[Records from a collection]
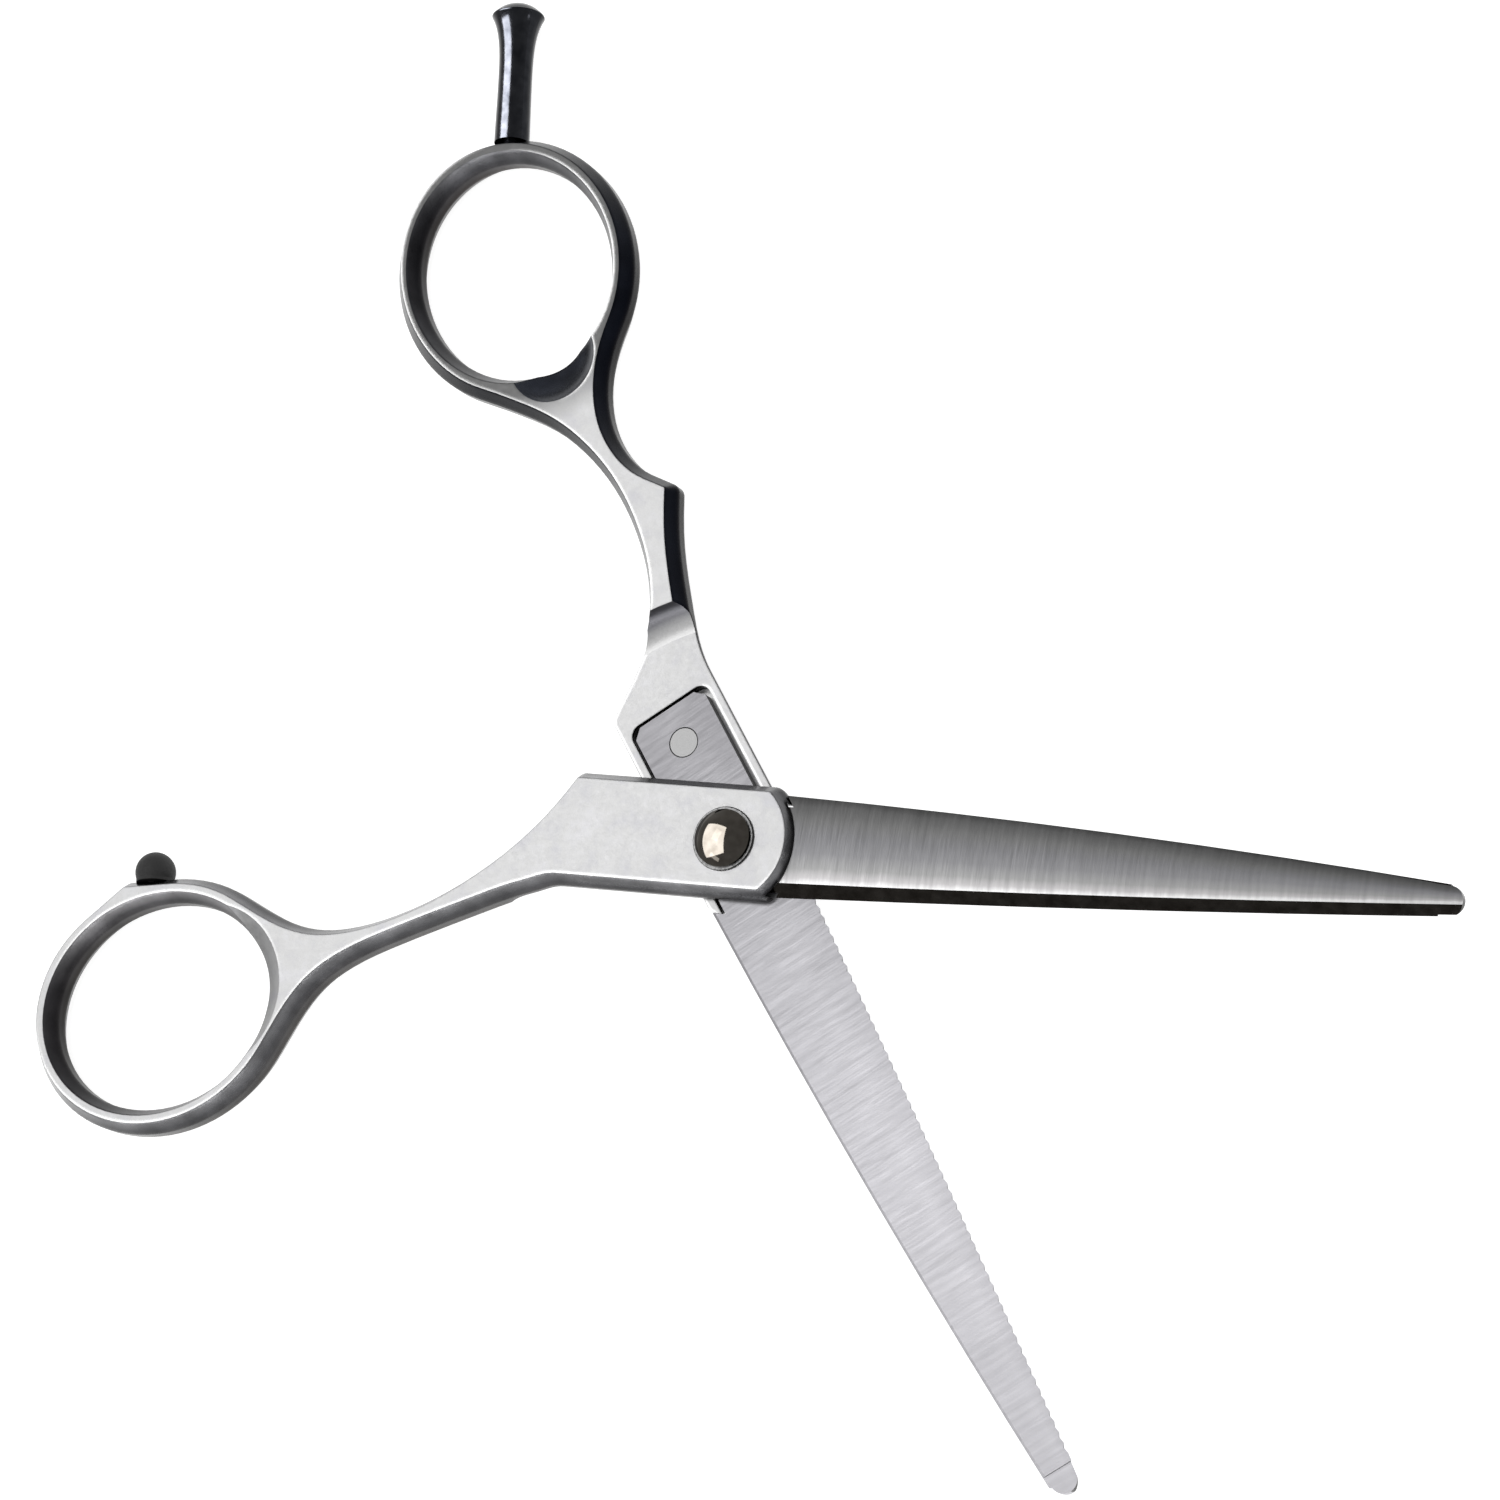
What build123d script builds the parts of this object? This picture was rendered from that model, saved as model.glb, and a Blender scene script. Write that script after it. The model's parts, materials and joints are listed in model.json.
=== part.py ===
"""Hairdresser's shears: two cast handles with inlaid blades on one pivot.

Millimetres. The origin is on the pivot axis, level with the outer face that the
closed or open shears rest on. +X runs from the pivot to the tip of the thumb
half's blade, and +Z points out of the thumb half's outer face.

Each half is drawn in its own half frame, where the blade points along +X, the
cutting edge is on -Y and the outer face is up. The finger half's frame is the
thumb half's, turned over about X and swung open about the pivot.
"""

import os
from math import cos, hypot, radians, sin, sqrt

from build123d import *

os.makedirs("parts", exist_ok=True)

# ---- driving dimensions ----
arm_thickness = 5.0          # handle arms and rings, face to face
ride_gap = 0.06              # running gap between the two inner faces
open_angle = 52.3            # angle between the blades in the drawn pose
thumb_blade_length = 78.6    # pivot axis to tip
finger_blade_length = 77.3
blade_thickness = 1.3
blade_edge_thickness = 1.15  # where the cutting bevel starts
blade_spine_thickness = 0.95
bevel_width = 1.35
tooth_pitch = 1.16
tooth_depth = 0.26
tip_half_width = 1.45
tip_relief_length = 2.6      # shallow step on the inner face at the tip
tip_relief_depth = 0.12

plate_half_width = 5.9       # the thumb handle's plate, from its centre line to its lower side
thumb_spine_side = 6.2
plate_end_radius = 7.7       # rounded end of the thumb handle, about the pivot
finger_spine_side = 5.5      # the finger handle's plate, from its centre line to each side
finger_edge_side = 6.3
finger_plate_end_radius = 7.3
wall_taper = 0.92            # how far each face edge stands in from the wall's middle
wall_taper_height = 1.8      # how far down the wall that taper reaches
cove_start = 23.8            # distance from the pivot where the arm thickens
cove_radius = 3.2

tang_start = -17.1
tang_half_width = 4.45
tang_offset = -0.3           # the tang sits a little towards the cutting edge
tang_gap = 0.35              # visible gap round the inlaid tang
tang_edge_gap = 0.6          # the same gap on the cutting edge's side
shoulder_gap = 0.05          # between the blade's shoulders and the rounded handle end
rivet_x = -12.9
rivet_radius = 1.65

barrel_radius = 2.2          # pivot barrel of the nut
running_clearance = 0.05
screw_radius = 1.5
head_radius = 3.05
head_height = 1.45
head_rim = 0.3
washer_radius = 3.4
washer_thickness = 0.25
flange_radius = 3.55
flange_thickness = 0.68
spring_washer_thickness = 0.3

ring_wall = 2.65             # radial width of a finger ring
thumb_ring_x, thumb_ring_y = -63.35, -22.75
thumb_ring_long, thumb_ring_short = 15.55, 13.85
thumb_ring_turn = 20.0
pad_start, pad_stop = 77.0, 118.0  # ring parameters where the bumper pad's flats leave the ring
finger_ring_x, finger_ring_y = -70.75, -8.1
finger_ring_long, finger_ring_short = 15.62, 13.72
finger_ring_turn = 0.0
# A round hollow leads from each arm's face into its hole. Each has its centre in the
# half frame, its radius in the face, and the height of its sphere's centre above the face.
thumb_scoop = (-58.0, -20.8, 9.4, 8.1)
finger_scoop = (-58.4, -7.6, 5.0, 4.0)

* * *

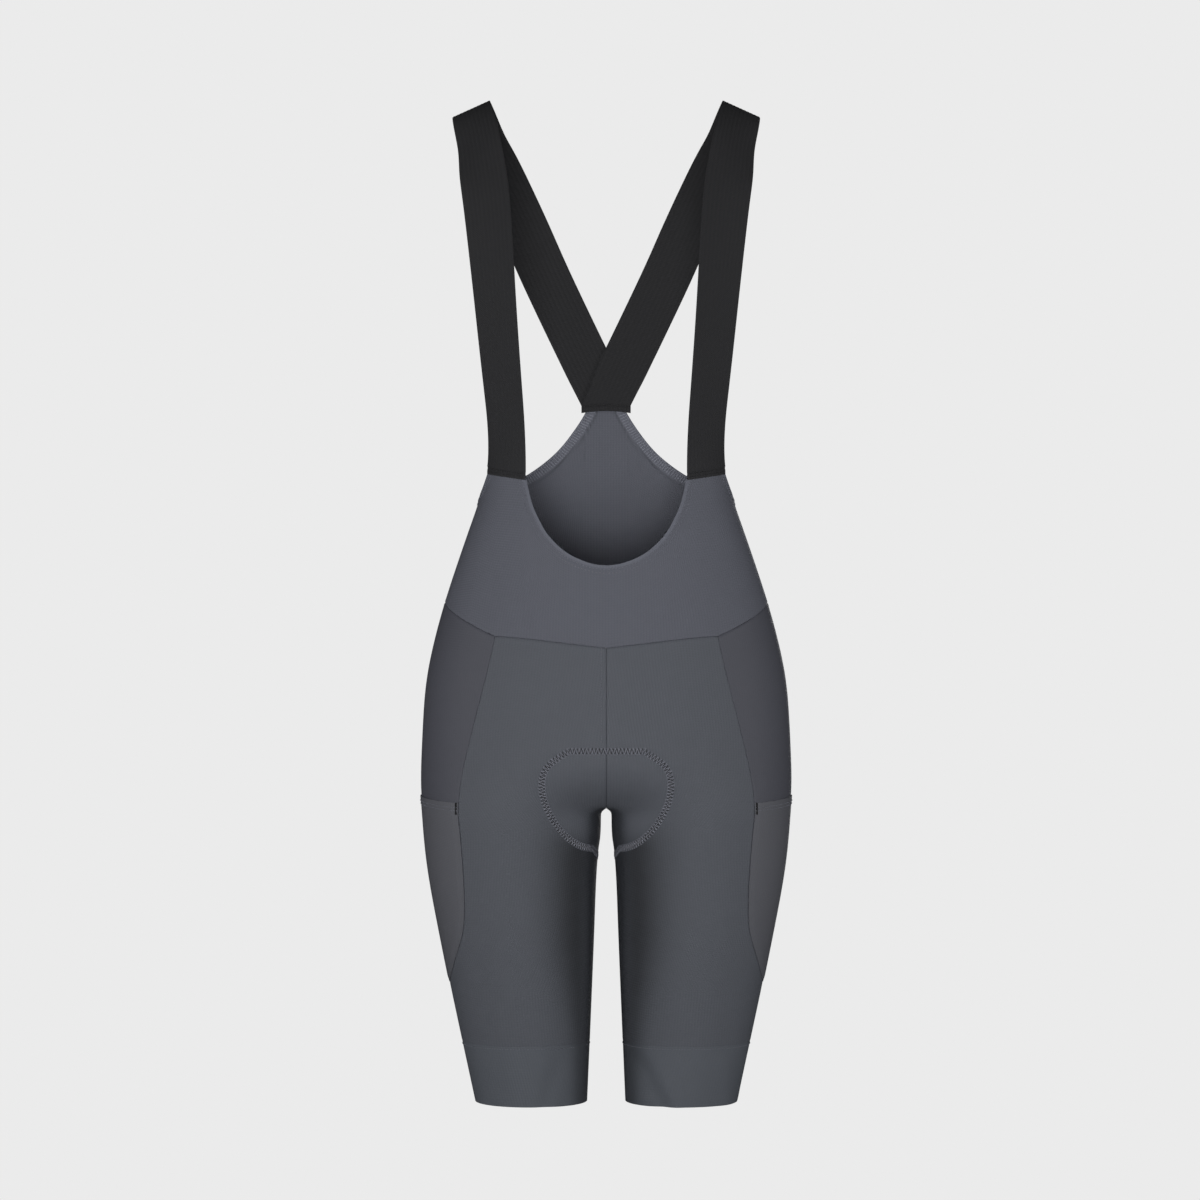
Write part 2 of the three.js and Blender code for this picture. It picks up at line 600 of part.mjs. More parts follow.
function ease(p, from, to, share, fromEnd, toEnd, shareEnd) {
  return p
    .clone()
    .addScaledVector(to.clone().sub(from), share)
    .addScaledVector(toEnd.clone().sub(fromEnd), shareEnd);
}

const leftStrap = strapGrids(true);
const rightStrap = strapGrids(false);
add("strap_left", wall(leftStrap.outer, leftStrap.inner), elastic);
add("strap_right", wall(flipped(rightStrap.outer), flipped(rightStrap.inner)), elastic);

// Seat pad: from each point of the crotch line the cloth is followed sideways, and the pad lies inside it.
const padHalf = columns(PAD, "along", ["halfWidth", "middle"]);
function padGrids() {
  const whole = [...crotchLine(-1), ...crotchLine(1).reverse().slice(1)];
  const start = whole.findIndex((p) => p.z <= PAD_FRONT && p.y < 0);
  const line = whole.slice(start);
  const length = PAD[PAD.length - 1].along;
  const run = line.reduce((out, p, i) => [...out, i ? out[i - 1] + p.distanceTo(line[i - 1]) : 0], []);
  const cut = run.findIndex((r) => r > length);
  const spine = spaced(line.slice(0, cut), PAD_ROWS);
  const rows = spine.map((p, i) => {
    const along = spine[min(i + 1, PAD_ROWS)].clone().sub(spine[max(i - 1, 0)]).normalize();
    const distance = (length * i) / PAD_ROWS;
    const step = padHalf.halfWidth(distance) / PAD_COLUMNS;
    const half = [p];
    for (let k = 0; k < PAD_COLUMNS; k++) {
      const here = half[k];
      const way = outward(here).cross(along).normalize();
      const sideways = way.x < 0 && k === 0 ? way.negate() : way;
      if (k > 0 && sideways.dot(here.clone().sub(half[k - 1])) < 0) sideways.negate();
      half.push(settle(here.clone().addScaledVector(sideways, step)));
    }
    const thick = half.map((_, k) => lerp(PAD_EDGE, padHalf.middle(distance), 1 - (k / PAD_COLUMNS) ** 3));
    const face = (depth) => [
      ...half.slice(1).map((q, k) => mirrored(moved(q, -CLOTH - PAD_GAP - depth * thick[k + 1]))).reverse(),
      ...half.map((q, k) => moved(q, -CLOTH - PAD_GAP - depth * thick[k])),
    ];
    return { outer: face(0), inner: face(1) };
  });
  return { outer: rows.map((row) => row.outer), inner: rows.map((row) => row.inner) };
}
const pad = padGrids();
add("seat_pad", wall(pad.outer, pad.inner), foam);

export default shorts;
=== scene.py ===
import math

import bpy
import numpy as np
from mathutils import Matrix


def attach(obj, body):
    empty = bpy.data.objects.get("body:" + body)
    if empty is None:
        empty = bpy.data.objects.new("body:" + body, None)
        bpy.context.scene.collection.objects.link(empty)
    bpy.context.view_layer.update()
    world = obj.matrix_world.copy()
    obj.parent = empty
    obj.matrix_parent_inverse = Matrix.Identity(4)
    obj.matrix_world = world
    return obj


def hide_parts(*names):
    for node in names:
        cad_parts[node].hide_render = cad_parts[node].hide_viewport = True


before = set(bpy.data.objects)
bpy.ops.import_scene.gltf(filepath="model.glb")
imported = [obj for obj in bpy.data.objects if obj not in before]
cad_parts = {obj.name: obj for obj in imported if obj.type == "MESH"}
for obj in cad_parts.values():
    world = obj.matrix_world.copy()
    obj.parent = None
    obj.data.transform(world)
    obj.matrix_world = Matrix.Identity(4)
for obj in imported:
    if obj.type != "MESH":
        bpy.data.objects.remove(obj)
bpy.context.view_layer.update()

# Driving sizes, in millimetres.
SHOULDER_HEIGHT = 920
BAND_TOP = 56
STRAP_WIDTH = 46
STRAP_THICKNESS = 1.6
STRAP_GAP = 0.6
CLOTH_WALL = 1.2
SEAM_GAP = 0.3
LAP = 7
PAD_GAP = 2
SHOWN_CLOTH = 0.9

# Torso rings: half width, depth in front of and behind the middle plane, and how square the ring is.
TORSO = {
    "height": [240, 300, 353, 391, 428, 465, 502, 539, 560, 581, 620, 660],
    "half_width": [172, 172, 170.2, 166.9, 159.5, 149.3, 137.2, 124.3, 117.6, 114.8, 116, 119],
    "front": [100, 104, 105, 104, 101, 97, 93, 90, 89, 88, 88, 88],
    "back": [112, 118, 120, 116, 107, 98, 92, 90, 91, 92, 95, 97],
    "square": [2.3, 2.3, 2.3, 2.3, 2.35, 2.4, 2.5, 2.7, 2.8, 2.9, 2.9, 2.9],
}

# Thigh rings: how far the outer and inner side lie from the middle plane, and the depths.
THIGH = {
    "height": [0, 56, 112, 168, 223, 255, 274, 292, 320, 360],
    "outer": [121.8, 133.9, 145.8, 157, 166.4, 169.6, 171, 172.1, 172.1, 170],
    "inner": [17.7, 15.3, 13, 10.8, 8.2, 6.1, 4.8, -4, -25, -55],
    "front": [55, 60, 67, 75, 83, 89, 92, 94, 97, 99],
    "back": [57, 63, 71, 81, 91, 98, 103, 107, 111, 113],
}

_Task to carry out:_
Reproduce, without alteration, solely the lines beginning at the line that includes "const thick = half.map((_, k)" and ending at the line that includes "obj.parent = None", both lines included.

_Task result:_
    const thick = half.map((_, k) => lerp(PAD_EDGE, padHalf.middle(distance), 1 - (k / PAD_COLUMNS) ** 3));
    const face = (depth) => [
      ...half.slice(1).map((q, k) => mirrored(moved(q, -CLOTH - PAD_GAP - depth * thick[k + 1]))).reverse(),
      ...half.map((q, k) => moved(q, -CLOTH - PAD_GAP - depth * thick[k])),
    ];
    return { outer: face(0), inner: face(1) };
  });
  return { outer: rows.map((row) => row.outer), inner: rows.map((row) => row.inner) };
}
const pad = padGrids();
add("seat_pad", wall(pad.outer, pad.inner), foam);

export default shorts;
=== scene.py ===
import math

import bpy
import numpy as np
from mathutils import Matrix


def attach(obj, body):
    empty = bpy.data.objects.get("body:" + body)
    if empty is None:
        empty = bpy.data.objects.new("body:" + body, None)
        bpy.context.scene.collection.objects.link(empty)
    bpy.context.view_layer.update()
    world = obj.matrix_world.copy()
    obj.parent = empty
    obj.matrix_parent_inverse = Matrix.Identity(4)
    obj.matrix_world = world
    return obj


def hide_parts(*names):
    for node in names:
        cad_parts[node].hide_render = cad_parts[node].hide_viewport = True


before = set(bpy.data.objects)
bpy.ops.import_scene.gltf(filepath="model.glb")
imported = [obj for obj in bpy.data.objects if obj not in before]
cad_parts = {obj.name: obj for obj in imported if obj.type == "MESH"}
for obj in cad_parts.values():
    world = obj.matrix_world.copy()
    obj.parent = None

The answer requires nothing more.